By Tomas Palmieri
Just last weekend my friends and I found ourselves caught in the dead of night being attacked by an unseen assailant who was after one of our party members. Several days prior we had attended a “Festival of Unification” in which we celebrated the ending of wars between humanoids. During this festival, we met with a fortune teller who informed our party member that someone was after them, but it somehow slipped our minds as we traveled out of the city and eventually set up camp for the night in a nearby forest. Now, put into an unfavorable battle due to our absent mindfulness, what would we do?
Dungeons and Dragons (D&D) is a deeply rich storytelling adventure created by one person called the Dungeon Master (DM) who leads the players through a dangerous, magical, and dramatic campaign. The players of the game create their characters who are then implemented into the DM’s story. When it comes to character creation, there really is no limit to what you can do. For example, D&D characters can range from a swashbuckling pirate with a devilish heritage, to a nature-loving turtle person who draws magical powers from the earth.
Although D&D is known as the dorky 80s adventuring game, it can very much help people with useful social skills. One of the most important skills in D&D is leadership, which also happens to be one of the more important skills in life.
The players lead each other to keep the party on the right track and make productive decisions. For example, in my campaign, my friends and I made the decision to investigate the house of a criminal we are tracking down. He had thrown us off his track, but after entering his house we found a map tucked away with his next two destinations, which allowed us to get back on track, showing that the players leading each other help us make productive decisions.
The DM also has a heavy leadership role due to the fact that they have to guide the players through the game.
Important for leaders and other participants, D&D also requires other social skills such as cooperation and communication.

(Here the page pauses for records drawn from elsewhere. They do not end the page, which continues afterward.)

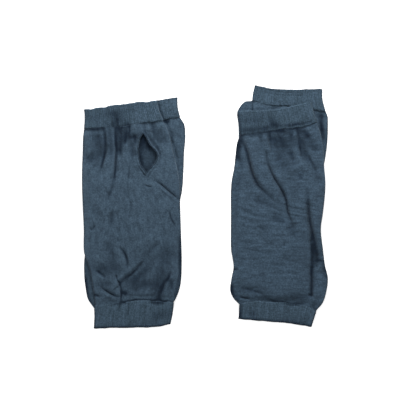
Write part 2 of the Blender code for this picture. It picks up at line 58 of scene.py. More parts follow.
# How high each flattened tube stands
BAND_HEIGHT = 3.8
UPPER_HEIGHT = 4.6
UNDER_HEIGHT = 4.4
UPPER_PUFF = 2.5
UNDER_PUFF = 0.4
REST_GAP = 0.1
STACK_Z = 5.2
PLUMP_RAMP = 9.0  # how far from its seams a body is full
SAG_WIDTH = 7.0  # how far in from an edge the cloth droops
SEAM_DROP = 0.15  # how much thinner the body is than its band where it is knitted on
SEAM_TUCK = 0.5  # how far the body's end runs inside the band's

# Cast-on edges
EDGE_BEAD = 0.35
EDGE_WIDTH = 1.3
BEAD_AT = 0.4  # its middle, from the lip

# The thumb hole and its cast-off edge
HOLE_LIFT = 0.7  # how far the cloth stands up round the thumb hole
HOLE_RIM = 2.2  # how far from the hole it does
HOLE_STRETCH = 0.9  # how much wider the slack hole lies than the solid's
TURNED_HOLE_SHIFT = 150.0  # from the left warmer's thumb hole to the right one's, which faces down
EDGE_RADIUS = 0.85
EDGE_INSET = 0.45
EDGE_SINK = 0.45  # how far the middle of its roll lies below the cloth's top
# painted shade all over the cast-off edge
EDGE_SHADE = 0.65

# The shape of a crease, in its own widths
BROAD = 3.0  # the shallow hollow round its narrow core
CORE_SHARE = 0.6  # how much of its depth is the core's
RIDGE_AT, RIDGE_WIDTH = 1.9, 1.2
LEAN_AT, LEAN_WIDTH, LEAN = 0.9, 0.8, 0.7  # how its ridge leans over it
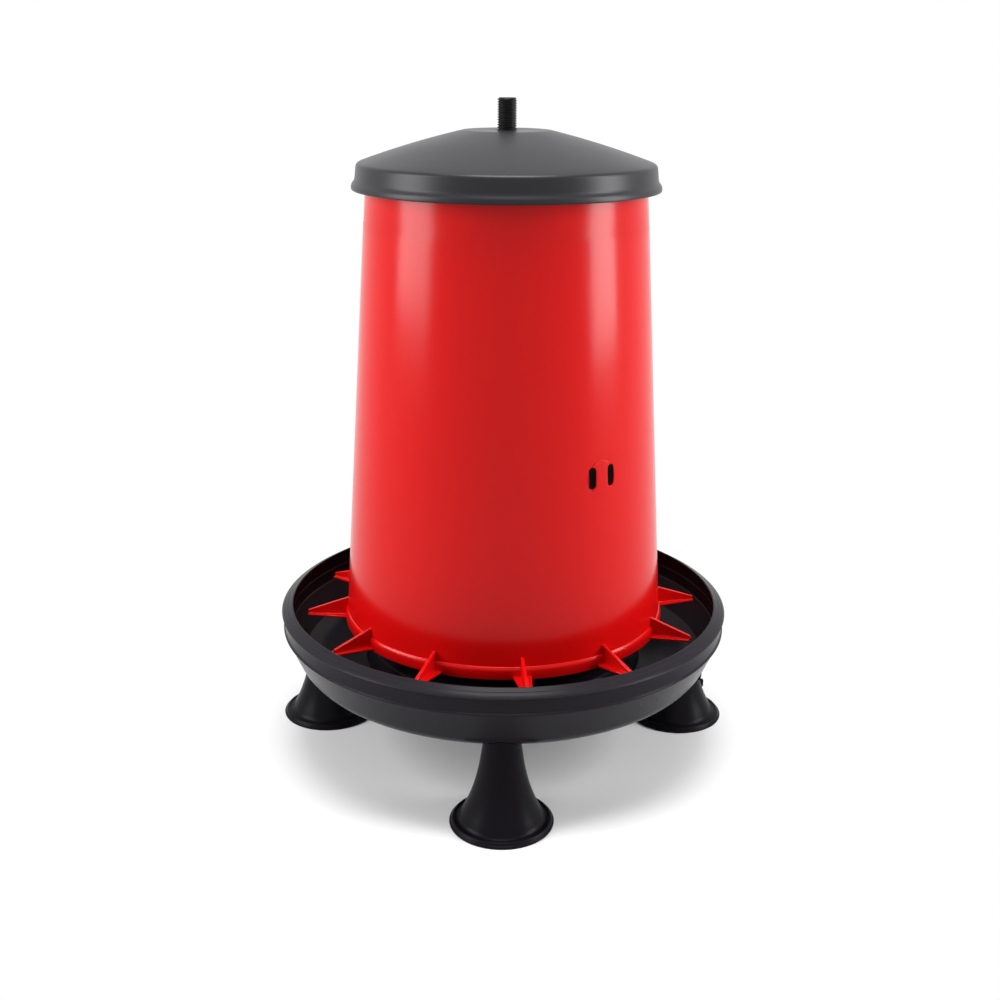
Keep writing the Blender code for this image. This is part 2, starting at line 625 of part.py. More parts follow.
# Crossbar and adjusting nut
def make_crossbar(parent, shade):
    top_z = SLOT_Z + SLOT_H / 2 - GAP
    tongue_w = SLOT_W - 2 * GAP
    tip_r = hopper_r(SLOT_Z) - BAR_TONGUE_INSET
    inside_r = hopper_r(top_z) - HOPPER_WALL - GAP
    offset = hopper_r(SLOT_Z) * math.sin(math.radians(SLOT_APART / 2))
    reach = math.sqrt(inside_r ** 2 - (offset + BAR_RIB_W) ** 2) - OVERLAP
    plate_top = top_z - BAR_STEP
    rib_h = BAR_RIB_H - 3 * BAR_STEP
    bar = rod("crossbar", BAR_HUB_R, top_z - BAR_HUB_H + BAR_PLATE_H, top_z + BAR_PLATE_H, COARSE, parent)
    pieces = []
    bm = bmesh.new()
    block(bm, (2 * reach, 2 * offset + BAR_RIB_W + BAR_STEP, BAR_PLATE_H), (0, 0, plate_top - BAR_PLATE_H / 2),
          SLOT_AZIMUTH)
    pieces.append(from_bmesh("plate", bm, parent))
    for side in (-1, 1):
        bm = bmesh.new()
        block(bm, (2 * reach - OVERLAP, BAR_RIB_W, rib_h), (0, side * offset, plate_top - BAR_STEP - rib_h / 2),
              SLOT_AZIMUTH)
        pieces.append(from_bmesh("rib", bm, parent))
    for pair in (0.0, 180.0):
        for side in (-0.5, 0.5):
            bm = bmesh.new()
            obround(bm, tongue_w, BAR_RIB_H, tip_r - BAR_TONGUE_L, tip_r, SLOT_AZIMUTH + pair + side * SLOT_APART,
                    top_z - BAR_RIB_H / 2)
            pieces.append(from_bmesh("tongue", bm, parent))
    combine(bar, pieces, "UNION")
    bore = rod("hub_bore", STEM_BORE_R, top_z - BAR_HUB_H - OVERLAP, top_z + BAR_PLATE_H + OVERLAP, COARSE, parent)
    combine(bar, [bore], "DIFFERENCE")
    smooth(bar)
    bar.data.materials.append(shade)
    return bar


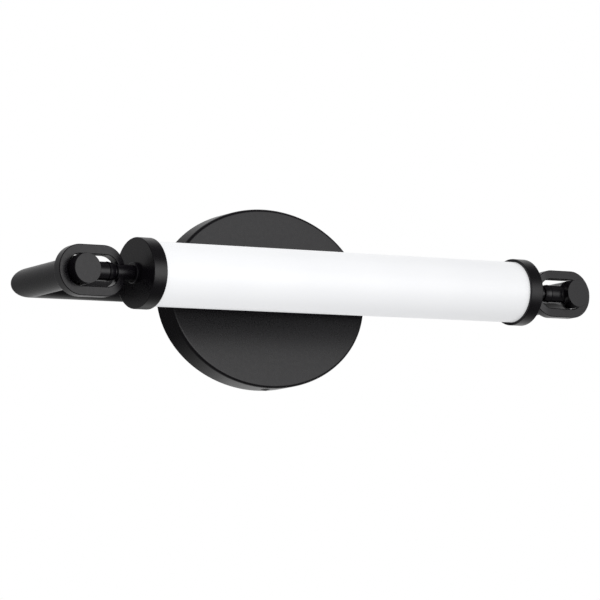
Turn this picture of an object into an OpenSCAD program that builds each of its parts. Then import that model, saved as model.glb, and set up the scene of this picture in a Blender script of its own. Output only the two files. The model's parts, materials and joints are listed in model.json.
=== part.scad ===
// Wall-mounted linear picture light: an oval backplate, a U-shaped tube arm, and an opal tube lamp
// that tilts between two oval links. Millimetres. The origin is the centre of the wall plane:
// +X runs along the lamp, +Y points into the wall and +Z points up.

/* [Backplate] */
// Width of the oval backplate
plate_w = 159; // [150:0.5:180]
// Height of the oval backplate
plate_h = 121.5; // [114:0.5:150]
// Depth of the backplate from the wall to its face
plate_depth = 17; // [16.5:0.1:22]
// Thickness of the backplate's sheet steel
plate_wall = 1.2; // [1:0.1:1.5]
// Width of the softened edge between the backplate's face and rim
plate_edge = 2; // [0.8:0.1:2.4]

/* [Arm] */
// Distance between the axes of the two arm legs
leg_spacing = 394.5; // [360:0.5:440]
// Outside diameter of the arm tube
tube_d = 19.05; // [18.5:0.05:20]
// Wall thickness of the arm tube
tube_wall = 1.5; // [1:0.1:1.8]
// How far a tube end stands in front of the lamp axis
tube_reach = 11; // [10.5:0.5:16]
// Clear gap between the arm tube and the backplate's face
arm_gap = 9; // [7:0.5:14]
// Diameter of the boss that joins the arm tube to the backplate
boss_d = 17; // [15:0.5:18]

/* [Links] */
// Outside height of an oval link
link_h = 32.3; // [31.4:0.1:36]
// Width of a link's band
link_band = 6.1; // [4.5:0.1:6.4]
// Depth of a link from front to back
link_depth = 7; // [5:0.1:9]
// Distance between the centres of a link's two round ends
link_pitch = 16.3; // [15:0.1:18]

/* [Lamp] */
// Distance from the wall to the lamp axis
projection = 94.5; // [90:0.5:120]
// Outside diameter of the opal tube
glass_d = 41; // [40:0.5:43]
// Wall thickness of the opal tube
glass_wall = 2; // [1.5:0.1:2.2]
// Outside diameter of an end cap
cap_d = 45.2; // [43:0.1:50]
// Length of an end cap along the lamp
cap_len = 10; // [9:0.5:14]
// Number of LEDs on the board
led_count = 24; // [12:2:24]

/* [Pivot] */
// Distance between a link's end and the end cap's face
neck_gap = 8.6; // [8:0.1:12]
// Outside diameter of the hollow pivot spindle
spindle_d = 8; // [7.6:0.1:8.2]
// Bore of the hollow pivot spindle
spindle_bore = 5; // [4.8:0.1:5.2]
// Outside diameter of the ferrule's neck, between a link and the lamp
ferrule_d = 10.8; // [10.4:0.1:11.4]
// Diameter of the ferrule's barrel, which fills the gap in a link's end
barrel_d = 12.4; // [11.8:0.1:12.8]
// Outside diameter of the pivot bush's collar
collar_d = 13.6; // [12.8:0.1:15]
// How far the lamp tilts each way
tilt_limit = 90; // [45:5:120]

/* [Hidden] */
$fn = 96;

gap = 0.05;             // clearance left between parts that touch
tiny = 0.01;
big = 600;

// Colours
black = "#242426";
opal = "#f4f4f5";
steel = "#b9bcc0";
zinc = "#c9cdd2";
alu = "#cfd2d6";
brass = "#b98f45";

// Backplate and hub, measured along Y from the wall
plate_face_y = -plate_depth;
plate_inner_y = plate_face_y + plate_wall;
hub_bore_d = 10;
nipple_d = 9.8;
nipple_bore = 7;
nipple_back_y = -9.5;
hub_washer_t = 1;
hub_nut_t = 3.5;

// Arm
tube_r = tube_d / 2;
leg_x = leg_spacing / 2;
run_y = plate_face_y - arm_gap - tube_r;
tube_end_y = -projection - tube_reach;
plug_t = 2;
plug_spigot = 4;

// Pivot stack, measured along X on the right-hand side
link_r = link_h / 2;
hole_r = link_r - link_band;
link_outer_x = leg_x;
link_inner_x = link_outer_x - link_pitch;
link_end_x = link_inner_x - link_r;
hole_inner_x = link_inner_x - 1.2;  // the opening reaches a little nearer the lamp
cap_face_x = link_end_x - neck_gap;
collar_t = 2.6;
ferrule_x0 = cap_face_x + collar_t + 2 * gap;
clamp_nut_d = 12.8;
clamp_nut_t = 4.4;
clamp_crown_r = 6.8;
barrel_proud = 1.4;
ferrule_x1 = hole_inner_x - sqrt(pow(hole_r, 2) - pow(barrel_d / 2, 2)) + barrel_proud;
clamp_nut_x = ferrule_x1 + gap;
stub_d = 12.2;
stub_x = clamp_nut_x + clamp_nut_t + gap;
spindle_x1 = leg_x - 4;

// End cap and what it holds, measured inwards from the cap's face
cap_disc = 2.5;
cap_inner_x = cap_face_x - cap_disc;
gasket_t = 1;
glass_end_x = cap_inner_x - gasket_t;
bracket_t = 2.5;
bracket_x = cap_inner_x - bracket_t;
bush_shank_d = 10.8;
bush_nut_t = 2.6;
bush_x = bracket_x - bush_nut_t - 0.5;
spring_washer_t = 0.9;
spring_washer_x = bush_x - gap - spring_washer_t;
spindle_nut_t = 3;
spindle_nut_x = spring_washer_x - spindle_nut_t;
spindle_x0 = spindle_nut_x - 1.5;

// Stop tab on a ferrule, which runs in an arc pocket in the bush's collar
stop_r = 5.1;
stop_depth = 1.4;
stop_half_angle = 10;

// Heat sink and LED board, measured from the lamp axis
sink_r = glass_d / 2 - glass_wall - 1.2;
sink_base_z = 9;
sink_base_t = 3;
board_t = 1.2;
board_w = 12;
board_z = sink_base_z - gap - board_t;
board_half = spindle_x0 - 1.5;
port_y = 7;
port_z = sink_base_z + 3.4;
led_pitch = 2 * board_half / led_count;

// Crossbar, on the wall inside the backplate
bar_w = 22;
bar_t = 1.6;
tab_w = 14;
tab_depth = 12;
bar_half = plate_h / 2 - plate_wall - 1;
box_slot_pitch = 79.4;  // suits box screws from 69.85 to 88.9 apart
box_slot_w = 4.8;
box_slot_len = 14.5;
ground_z = 18;
ground_screw_d = 3.9;
ground_wire_d = 1;
ground_head_t = 2.6;
ground_head_y = -bar_t - ground_wire_d - 2 * gap;
rim_screw_y = -8;
rim_screw_d = 3.9;

// Driver, beside the hub
driver_w = 46;
driver_h = 26;
driver_t = 11;
driver_x0 = 21;
driver_pad_t = 1;
driver_y = plate_inner_y + gap + driver_pad_t;
lead_d = 2;
cable_d = 4.2;
cable_bend_r = 4.5;
head_wire_d = 2;
head_bend_r = 2.2;
outlet_y = nipple_back_y + 3;

// ---- Helpers -------------------------------------------------------------------------------

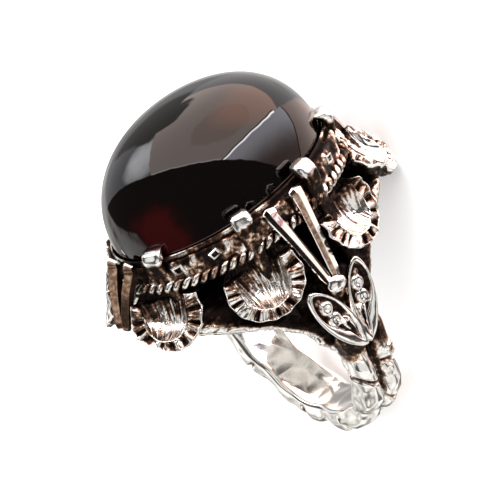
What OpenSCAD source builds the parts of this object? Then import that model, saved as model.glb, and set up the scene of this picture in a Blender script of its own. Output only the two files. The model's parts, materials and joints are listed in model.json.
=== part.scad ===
// Silver ring with a large oval smoky quartz cabochon in a flower setting.
// The ring's own axes: X through the two shoulders, Y along the finger, Z up through the head,
// with zero at the centre of the finger hole. lie_down() then lays it on its side.
// Everything of silver is soldered together, so it is one solid. The stone is the other.

/* [Finger] */
// Radius of the finger hole
finger_r = 8.65; // [8.2:0.05:9.2]

/* [Shank] */
// Thickness of the shank at its two branches
shank_t = 2.2; // [1.8:0.1:2.6]
// Half of the shank's width at the bottom
shank_half_w = 1.95; // [1.6:0.1:2.4]
// Depth of the groove between the two branches
groove_d = 0.5; // [0.2:0.05:0.8]
// Height of the knots along the branches
knot_h = 0.16; // [0:0.02:0.3]

/* [Base plate] */
// Thickness of the plate that bridges the finger
plate_t = 1.1; // [0.8:0.1:1.6]
// Half of the plate's length along the finger
plate_half_l = 9.9; // [9:0.1:10.4]
// Depth of the waves in the plate's edge
plate_wave = 0.22; // [0:0.02:0.4]

/* [Leaves] */
// Half of a leaf's width
leaf_half_w = 1.28; // [1:0.02:1.5]
// Thickness of a leaf at its rim
leaf_t = 0.9; // [0.7:0.05:1.2]
// Depth of the hollow inside a leaf's rim
leaf_hollow = 0.35; // [0.1:0.05:0.45]

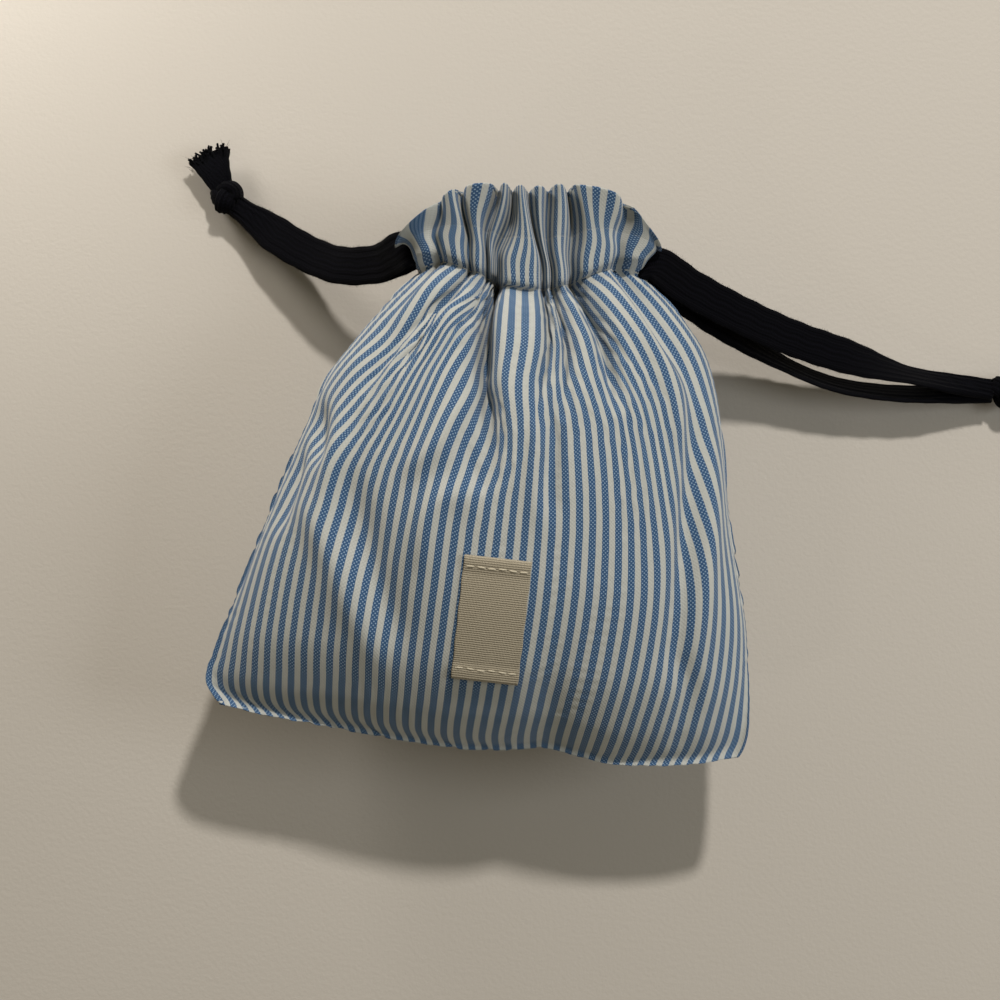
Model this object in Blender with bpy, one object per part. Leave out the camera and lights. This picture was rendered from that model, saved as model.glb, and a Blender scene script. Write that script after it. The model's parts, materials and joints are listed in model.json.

“Cooperation is very helpful, as a party generally works together. Communication is also important because your party won’t know everything about your character, so communicating what you can do can provide everyone a better idea of what their options are,” senior Troy Brown said.
Although creativity is not a must, it is another social value that is heavily valued in D&D. When making a character you can be as creative as you like, but the same thing goes for the DM when they are making their campaign. For example, DM’s can create all sorts of towns and non-player characters (NPCs) for the players to interact with such as a traveling merchant who sells strange potions or a brawny owner of a large ostrich farm.
D&D also allows many people to personally improve themselves through the playing of the game. D&D has very much helped me make more meaningful and trusting connections with others.
When you play, you are putting yourself in a very vulnerable position. Due to a large amount of improvisation and almost acting when playing D&D, you put yourself in this vulnerable position emotionally and socially, but when you have the trusting connection with everyone you play that feeling of vulnerability slowly starts to fade the more you play.
It has also helped me learn to visualize more, which very much assists me when it comes to school and memorization.
The game also helped me and many others get through the COVID-19 quarantine by allowing players to spend time with friends.
“Personally, I believe that D&D is how I really got through quarantine. It gave me an outlet for my time and creativity, and friends to share those with,” Brown said.
Aside from the personal improvements D&D offers, there are many people within the community that use their love of the game to spread awareness for charity and other good causes as well.
For example, “Critical Role” is a group of voice actors who stream their D&D game every Thursday. They stream to spread their love of the game, but also to support many causes they feel are important.
With their nonprofit named “Critical Role Foundation,” they have raised over $600,000 for charities such as “826LA,” “Red Nose Day,” and “Shanti Bhavan’s Music for Good” program in India. Within their campaign, they also tackle many problems we see in real life, which can lead to the social improvement of themselves, as well as their viewers.